あれから高校二年になるまでは家族旅行の習慣があって、高校二年の年末年始に広州香港へ行った時の記憶も面白く、また言語おたくの大きなきっかけの一つとして刻まれる出来事ではありますが、一方でおジャ魔女おじさんは見なくなったのである。中学の時は大概東海岸と往復した記憶があるけれど、もちろんその時は見ていない。彼もまた、まだ旅行の中にあるのだろうか。

*1:おかげさまで、お年玉の習慣も基本的にない。

*2:単純に私が知らないだけかもしれないが

*3:代わりに月内で度々帰っていたというのは実績として存在する

*4:偶然にも高校の同期がインスタグラムに挙げていた写真集は父の参画したそれだった

*5:あと、最近日本のスーパーでもよくでてくる透明の歯ごたえのあるプチプチがあって結構好ましい食感だった。もしかして使いまわされたかもしれないそれが原因か?!

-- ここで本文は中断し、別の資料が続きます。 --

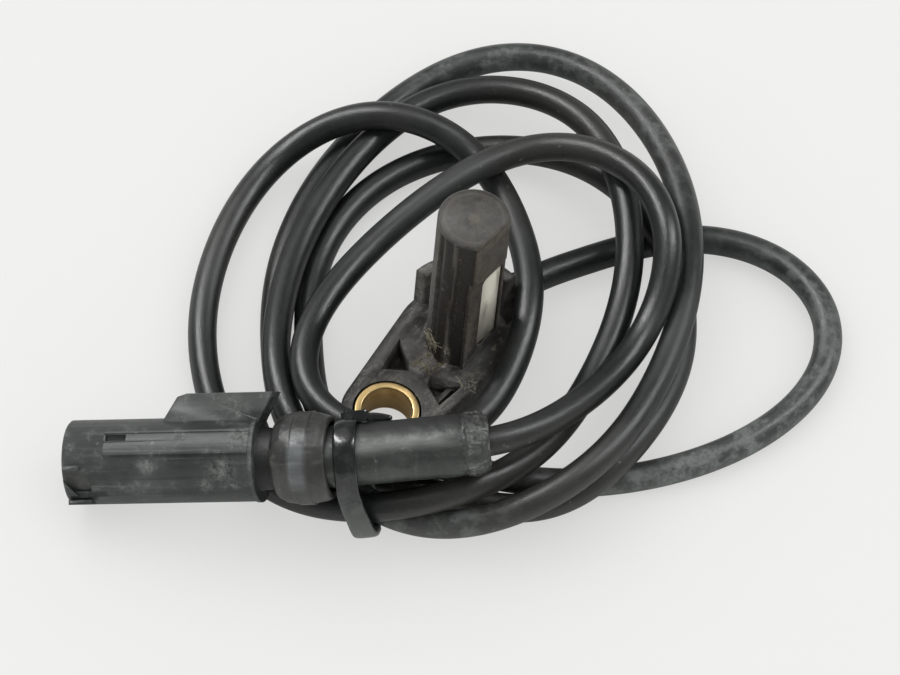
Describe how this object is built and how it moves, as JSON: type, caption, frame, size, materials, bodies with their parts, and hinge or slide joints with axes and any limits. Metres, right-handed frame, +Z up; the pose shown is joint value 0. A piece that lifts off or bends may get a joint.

*6:とはいえ、私と母を認識していたかは不明だ。この人は他の連休のとき、もちろん成田であってもよく遭遇した。父の日程に合わせこんでいたのかもしれないが。彼は未だに父と親交があるときいている

*7:後述するが、冬の韓国はクソ寒いのであの薄着は信じられないと着込んだ我々は思っていた

*8:父はさらに詳細も覚えていたが、伏せる

*9:2003年だって、もう16年も昔になるのか

*10:余談だけどナージャの薄暗さは20歳の時に留学前に見返して初めて良さがわかりました。ローズマリーちゃんを抱きしめたいよ…。私の年代は女児だったころにセーラームーン、小学生の時代にどれみなのでセーラームーン世代と言ってはばかりません。うさぎちゃんと亜美ちゃんが好きでした。幼馴染のおねえちゃんと、高校来の親友は美奈子ちゃんが好きなのめっちゃそれっぽい。